Girl #1: There are too many young people that are being killed by someone they grew up with

Boy #1: To be honest, before I go to school… I pray because I don’t know if I’m going to walk back out the same door. You have to walk through metal detectors and all that. It’s like prison for kids.

Girl #2: Some people growing up, all they see is violence, and they’re more likely to follow that same path because they don’t have anyone to break the chain or set a different tone.

Girl #1: You know your house is supposed to be somewhere you can go for comfort, safety, but you know I don’t have that safety because there’s a lot of violence happening. Even if I have nothing to do with it, I’m in close proximity with it, so I might end up getting hurt because of somebody else’s decisions

Girl #3: My cousin, she was always bullied.
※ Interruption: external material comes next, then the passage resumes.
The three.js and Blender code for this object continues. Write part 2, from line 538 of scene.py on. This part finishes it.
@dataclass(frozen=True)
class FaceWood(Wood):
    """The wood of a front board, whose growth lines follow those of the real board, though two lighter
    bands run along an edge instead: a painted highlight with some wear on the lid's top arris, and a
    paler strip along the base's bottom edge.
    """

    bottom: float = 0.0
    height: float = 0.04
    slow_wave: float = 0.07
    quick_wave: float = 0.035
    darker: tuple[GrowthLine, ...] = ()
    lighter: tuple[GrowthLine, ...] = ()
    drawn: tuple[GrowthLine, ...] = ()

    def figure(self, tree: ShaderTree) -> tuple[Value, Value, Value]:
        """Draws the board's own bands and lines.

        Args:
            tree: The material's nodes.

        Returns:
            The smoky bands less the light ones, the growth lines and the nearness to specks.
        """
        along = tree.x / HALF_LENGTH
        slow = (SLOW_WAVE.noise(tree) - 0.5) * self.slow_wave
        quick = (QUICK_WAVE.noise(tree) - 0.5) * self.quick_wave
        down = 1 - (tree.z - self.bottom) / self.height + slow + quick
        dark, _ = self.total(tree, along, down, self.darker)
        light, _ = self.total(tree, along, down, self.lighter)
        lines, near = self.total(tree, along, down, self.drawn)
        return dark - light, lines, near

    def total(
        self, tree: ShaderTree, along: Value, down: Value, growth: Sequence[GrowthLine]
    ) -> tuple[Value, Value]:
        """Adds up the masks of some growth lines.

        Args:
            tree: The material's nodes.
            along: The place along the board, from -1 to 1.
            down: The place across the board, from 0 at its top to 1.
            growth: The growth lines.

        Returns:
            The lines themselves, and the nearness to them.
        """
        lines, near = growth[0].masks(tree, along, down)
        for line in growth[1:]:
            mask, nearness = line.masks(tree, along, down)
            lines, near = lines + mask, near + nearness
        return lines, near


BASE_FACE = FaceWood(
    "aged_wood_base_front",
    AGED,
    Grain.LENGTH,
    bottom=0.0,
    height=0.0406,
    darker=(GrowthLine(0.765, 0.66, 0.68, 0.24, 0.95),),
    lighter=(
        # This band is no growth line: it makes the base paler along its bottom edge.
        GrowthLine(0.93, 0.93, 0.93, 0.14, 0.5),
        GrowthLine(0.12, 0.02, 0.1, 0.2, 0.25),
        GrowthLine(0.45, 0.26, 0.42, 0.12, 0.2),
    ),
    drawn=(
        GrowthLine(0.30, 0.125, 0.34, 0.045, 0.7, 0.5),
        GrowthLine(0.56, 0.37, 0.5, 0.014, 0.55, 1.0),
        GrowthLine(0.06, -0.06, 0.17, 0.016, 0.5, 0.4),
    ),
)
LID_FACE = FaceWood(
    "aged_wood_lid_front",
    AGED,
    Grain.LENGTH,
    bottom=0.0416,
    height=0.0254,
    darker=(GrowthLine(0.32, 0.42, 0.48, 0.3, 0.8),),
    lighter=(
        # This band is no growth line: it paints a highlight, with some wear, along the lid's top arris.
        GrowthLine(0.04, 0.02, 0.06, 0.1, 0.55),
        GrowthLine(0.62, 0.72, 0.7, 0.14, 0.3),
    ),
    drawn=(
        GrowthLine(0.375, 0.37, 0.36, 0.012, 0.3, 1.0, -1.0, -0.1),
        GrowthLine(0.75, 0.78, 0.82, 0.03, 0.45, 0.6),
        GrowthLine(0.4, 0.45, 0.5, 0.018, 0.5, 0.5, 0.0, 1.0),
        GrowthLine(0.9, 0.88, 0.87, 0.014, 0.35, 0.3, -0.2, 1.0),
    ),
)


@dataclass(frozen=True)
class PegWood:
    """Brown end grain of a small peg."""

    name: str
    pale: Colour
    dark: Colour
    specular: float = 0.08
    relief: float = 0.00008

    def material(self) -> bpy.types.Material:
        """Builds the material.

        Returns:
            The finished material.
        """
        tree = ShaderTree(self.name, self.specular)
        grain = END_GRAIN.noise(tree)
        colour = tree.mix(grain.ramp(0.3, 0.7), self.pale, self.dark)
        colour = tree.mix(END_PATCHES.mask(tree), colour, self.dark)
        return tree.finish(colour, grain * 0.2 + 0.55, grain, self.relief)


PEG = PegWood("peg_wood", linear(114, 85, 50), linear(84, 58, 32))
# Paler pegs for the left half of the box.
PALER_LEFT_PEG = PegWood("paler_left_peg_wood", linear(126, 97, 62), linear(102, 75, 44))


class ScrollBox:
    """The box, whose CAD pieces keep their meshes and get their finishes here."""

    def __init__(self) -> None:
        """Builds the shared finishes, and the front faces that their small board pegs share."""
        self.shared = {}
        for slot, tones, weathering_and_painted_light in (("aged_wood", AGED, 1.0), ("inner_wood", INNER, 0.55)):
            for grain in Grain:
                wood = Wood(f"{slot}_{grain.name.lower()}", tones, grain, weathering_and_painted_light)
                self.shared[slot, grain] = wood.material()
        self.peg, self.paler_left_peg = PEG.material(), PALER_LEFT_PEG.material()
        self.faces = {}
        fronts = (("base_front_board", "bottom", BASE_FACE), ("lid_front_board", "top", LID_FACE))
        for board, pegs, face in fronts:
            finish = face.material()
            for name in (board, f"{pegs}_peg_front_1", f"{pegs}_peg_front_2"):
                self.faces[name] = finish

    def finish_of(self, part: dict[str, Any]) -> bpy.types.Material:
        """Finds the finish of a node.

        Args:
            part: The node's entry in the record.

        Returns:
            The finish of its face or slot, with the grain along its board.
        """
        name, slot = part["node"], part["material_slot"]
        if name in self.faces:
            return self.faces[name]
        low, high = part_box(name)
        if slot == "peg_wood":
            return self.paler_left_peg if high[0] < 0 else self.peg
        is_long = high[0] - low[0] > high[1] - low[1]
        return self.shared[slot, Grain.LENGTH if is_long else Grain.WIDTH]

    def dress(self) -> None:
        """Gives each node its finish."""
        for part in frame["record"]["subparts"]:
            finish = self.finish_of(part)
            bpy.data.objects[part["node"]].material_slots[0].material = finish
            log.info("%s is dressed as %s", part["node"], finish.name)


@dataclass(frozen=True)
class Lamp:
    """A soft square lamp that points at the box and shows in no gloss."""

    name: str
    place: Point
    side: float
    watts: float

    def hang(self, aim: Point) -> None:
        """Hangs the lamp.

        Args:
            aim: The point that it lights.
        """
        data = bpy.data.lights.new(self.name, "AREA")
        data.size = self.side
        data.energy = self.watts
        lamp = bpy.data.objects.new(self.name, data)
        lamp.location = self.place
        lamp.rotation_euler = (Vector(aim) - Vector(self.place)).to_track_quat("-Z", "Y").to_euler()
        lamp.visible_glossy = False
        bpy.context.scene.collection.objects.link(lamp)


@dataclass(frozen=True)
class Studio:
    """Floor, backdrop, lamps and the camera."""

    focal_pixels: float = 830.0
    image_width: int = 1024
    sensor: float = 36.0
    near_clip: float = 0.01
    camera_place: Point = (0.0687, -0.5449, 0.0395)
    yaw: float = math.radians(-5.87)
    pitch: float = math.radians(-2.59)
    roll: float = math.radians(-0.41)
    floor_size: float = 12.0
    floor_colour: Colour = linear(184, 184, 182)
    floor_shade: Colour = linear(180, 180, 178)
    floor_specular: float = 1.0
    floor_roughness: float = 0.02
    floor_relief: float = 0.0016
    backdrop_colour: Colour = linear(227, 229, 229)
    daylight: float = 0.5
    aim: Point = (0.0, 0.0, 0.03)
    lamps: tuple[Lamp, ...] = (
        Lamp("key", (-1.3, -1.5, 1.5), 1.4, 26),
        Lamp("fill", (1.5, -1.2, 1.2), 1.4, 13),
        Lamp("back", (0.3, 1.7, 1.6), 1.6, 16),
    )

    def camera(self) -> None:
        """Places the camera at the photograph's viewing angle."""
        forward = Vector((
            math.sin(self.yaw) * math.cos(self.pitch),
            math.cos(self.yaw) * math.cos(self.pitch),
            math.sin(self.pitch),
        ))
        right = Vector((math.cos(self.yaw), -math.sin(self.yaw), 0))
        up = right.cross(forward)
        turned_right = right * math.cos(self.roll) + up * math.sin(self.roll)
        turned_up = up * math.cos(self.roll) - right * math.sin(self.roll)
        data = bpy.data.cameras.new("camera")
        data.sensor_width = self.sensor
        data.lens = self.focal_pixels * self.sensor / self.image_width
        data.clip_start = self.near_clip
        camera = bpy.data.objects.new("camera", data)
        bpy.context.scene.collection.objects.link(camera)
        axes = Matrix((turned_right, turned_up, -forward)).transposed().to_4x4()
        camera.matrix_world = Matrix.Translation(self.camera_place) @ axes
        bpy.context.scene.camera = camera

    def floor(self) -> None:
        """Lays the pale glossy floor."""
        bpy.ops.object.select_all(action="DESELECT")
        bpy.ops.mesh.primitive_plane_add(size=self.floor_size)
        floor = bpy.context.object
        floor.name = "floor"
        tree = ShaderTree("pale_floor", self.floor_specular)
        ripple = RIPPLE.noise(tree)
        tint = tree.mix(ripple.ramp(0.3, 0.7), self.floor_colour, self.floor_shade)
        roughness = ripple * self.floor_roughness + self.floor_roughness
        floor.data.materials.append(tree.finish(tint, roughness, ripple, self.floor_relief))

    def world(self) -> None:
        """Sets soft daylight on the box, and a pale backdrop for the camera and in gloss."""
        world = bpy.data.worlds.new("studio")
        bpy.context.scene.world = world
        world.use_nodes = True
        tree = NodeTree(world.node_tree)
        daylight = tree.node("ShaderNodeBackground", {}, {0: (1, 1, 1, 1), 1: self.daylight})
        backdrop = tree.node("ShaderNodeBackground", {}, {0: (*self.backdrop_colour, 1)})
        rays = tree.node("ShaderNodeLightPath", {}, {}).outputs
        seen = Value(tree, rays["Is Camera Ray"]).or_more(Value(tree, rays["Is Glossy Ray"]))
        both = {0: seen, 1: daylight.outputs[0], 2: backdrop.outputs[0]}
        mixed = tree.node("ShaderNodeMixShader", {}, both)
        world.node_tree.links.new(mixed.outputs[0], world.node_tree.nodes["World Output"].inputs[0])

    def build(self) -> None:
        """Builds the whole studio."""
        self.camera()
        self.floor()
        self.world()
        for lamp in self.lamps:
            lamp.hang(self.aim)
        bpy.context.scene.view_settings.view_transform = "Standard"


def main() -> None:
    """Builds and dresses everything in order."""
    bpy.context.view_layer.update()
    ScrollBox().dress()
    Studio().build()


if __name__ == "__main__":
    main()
She got bullied, like, walking to her front doorstep and she couldn’t handle it anymore and she committed suicide. When that happened, I was looking at the world a bit different.

Boy #1: I personally think that law enforcement just makes the violence worse

Girl #4: I think it also goes into race and gender too. Just because you see somebody that might look suspicious because they’re African-American, or Caucasian, or Muslim…. That doesn’t mean they actually did something

Girl #1: The news is just getting the face value, the surface value of what’s actually happening. But if we want to prevent the violence, we should go even further back, like what’s happening inside their family, and what kind of influences are they receiving, you know? What are they consuming that’s giving them this drive to want to join a gang or want to just commit acts of violence?